Work required: Begin at the first line and end at the line containing "return [(radius_at +". Extract exactly those lines.

## Start Information provided

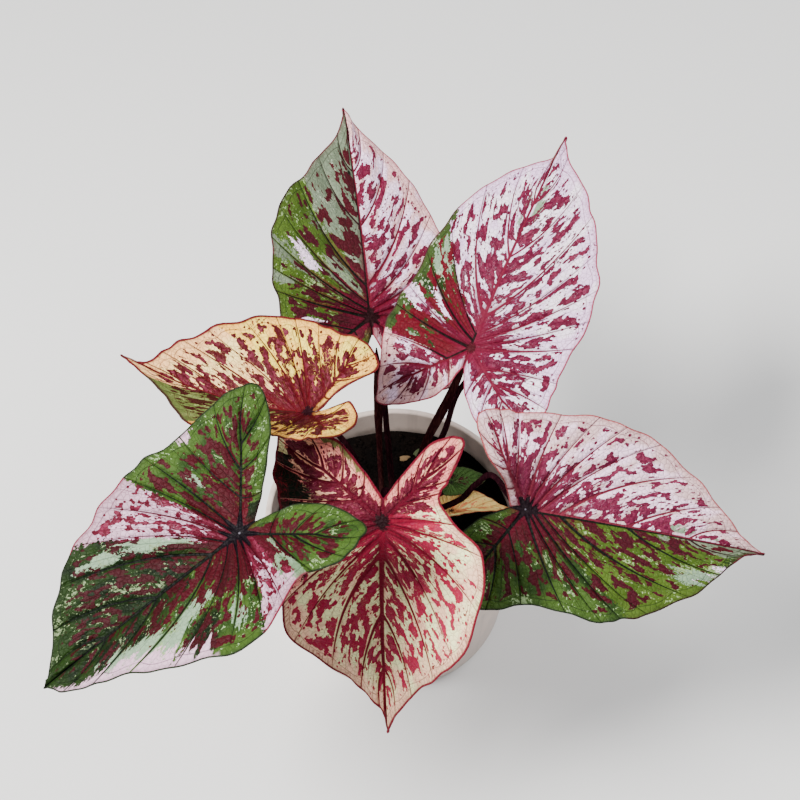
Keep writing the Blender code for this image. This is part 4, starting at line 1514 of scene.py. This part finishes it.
def cut(mesh, cutters):
    """The mesh less each cutter's mesh."""
    target = linked("target", mesh)
    tools = [linked(cutter.name, cutter) for cutter in cutters]
    for tool in tools:
        difference = target.modifiers.new(tool.name, "BOOLEAN")
        difference.object = tool
        difference.operation = "DIFFERENCE"
    graph = bpy.context.evaluated_depsgraph_get()
    result = bpy.data.meshes.new_from_object(target.evaluated_get(graph))
    for tool in (target, *tools):
        bpy.data.objects.remove(tool)
    return result


def arc(radius_at, z_at, rounding, start, count=6):
    """Points of a quarter circle in a profile, from a start angle in degrees."""
    angles = np.radians(start + np.linspace(0, 90, count))
    return [(radius_at + rounding * math.cos(a), z_at + rounding * math.sin(a)) for a in angles]


def inner_radius(z):
    """Inner radius of the pot's wall at a height."""
    share = min(z / (POT_HEIGHT - LIP_DEPTH), 1)
    return POT_FOOT_RADIUS + (POT_NECK_RADIUS - POT_FOOT_RADIUS) * share - POT_WALL


def drain_cutter(index):
    angle = 2 * math.pi * (index + 0.5) / DRAIN_COUNT
    shape = bmesh.new()
    bmesh.ops.create_cone(
        shape, cap_ends=True, segments=32, radius1=DRAIN_RADIUS * MM, radius2=DRAIN_RADIUS * MM,
        depth=(POT_FLOOR + 2) * MM,
    )
    place = (DRAIN_RING_RADIUS * math.cos(angle), DRAIN_RING_RADIUS * math.sin(angle), POT_FLOOR / 2)
    bmesh.ops.translate(shape, vec=Vector(place) * MM, verts=shape.verts)
    return mesh_of(shape, f"drain_{index}")


def make_pot():
    neck_z = POT_HEIGHT - LIP_DEPTH
    lip_top_z = POT_HEIGHT - LIP_ROUNDING
    lip_inside = POT_RIM_RADIUS - LIP_THICKNESS
    profile = [(0, 0)]
    profile += arc(POT_FOOT_RADIUS - FOOT_ROUNDING, FOOT_ROUNDING, FOOT_ROUNDING, -90)
    for edge, points in ((POT_NECK_RADIUS, NECK_GROOVE), (POT_RIM_RADIUS - LIP_TAPER, LIP_UNDERSIDE)):
        profile += [(edge + out, neck_z + up) for out, up in points]
    profile += arc(POT_RIM_RADIUS - LIP_ROUNDING, lip_top_z, LIP_ROUNDING, 0)
    profile += arc(lip_inside + LIP_ROUNDING, lip_top_z, LIP_ROUNDING, 90)
    profile += [
        (lip_inside - LIP_TAPER, SOIL_LEVEL - SOIL_SHOULDER),
        (inner_radius(neck_z), neck_z - SOIL_SHOULDER),
        (inner_radius(POT_FLOOR), POT_FLOOR + FLOOR_ROUNDING),
        (inner_radius(POT_FLOOR) - FLOOR_ROUNDING, POT_FLOOR),
        (0, POT_FLOOR),
    ]
    pot = turned("pot_shell", profile, POT_SIDES, pot_finish())
    pot = cut(pot, [drain_cutter(index) for index in range(DRAIN_COUNT)])
    pot.name = "pot_shell"
    add_piece("pot_shell", pot, "pot", "pot")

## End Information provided

Solution to the exercise:
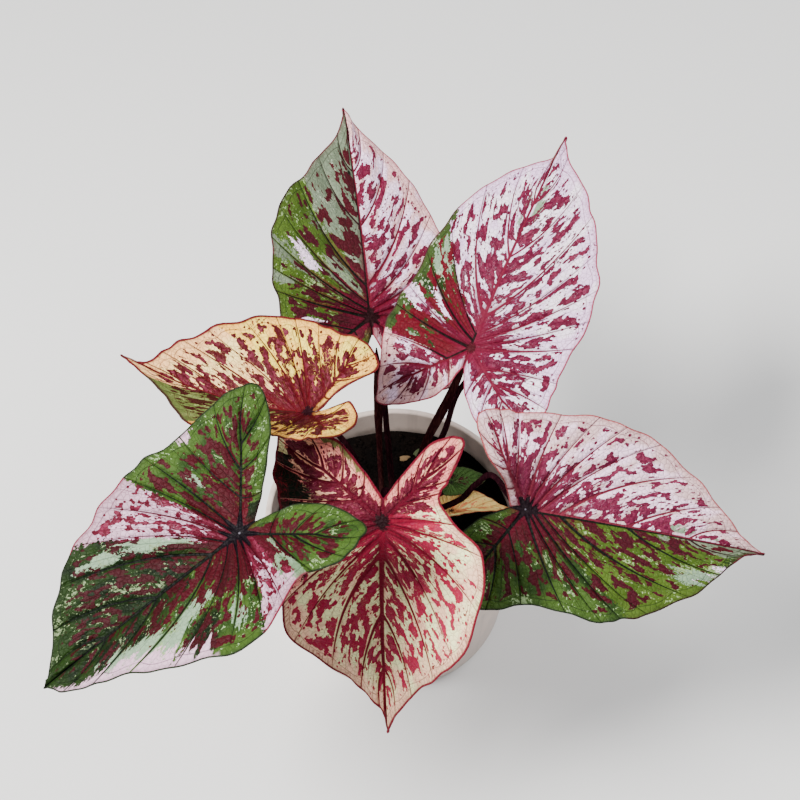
Keep writing the Blender code for this image. This is part 4, starting at line 1514 of scene.py. This part finishes it.
def cut(mesh, cutters):
    """The mesh less each cutter's mesh."""
    target = linked("target", mesh)
    tools = [linked(cutter.name, cutter) for cutter in cutters]
    for tool in tools:
        difference = target.modifiers.new(tool.name, "BOOLEAN")
        difference.object = tool
        difference.operation = "DIFFERENCE"
    graph = bpy.context.evaluated_depsgraph_get()
    result = bpy.data.meshes.new_from_object(target.evaluated_get(graph))
    for tool in (target, *tools):
        bpy.data.objects.remove(tool)
    return result


def arc(radius_at, z_at, rounding, start, count=6):
    """Points of a quarter circle in a profile, from a start angle in degrees."""
    angles = np.radians(start + np.linspace(0, 90, count))
    return [(radius_at + rounding * math.cos(a), z_at + rounding * math.sin(a)) for a in angles]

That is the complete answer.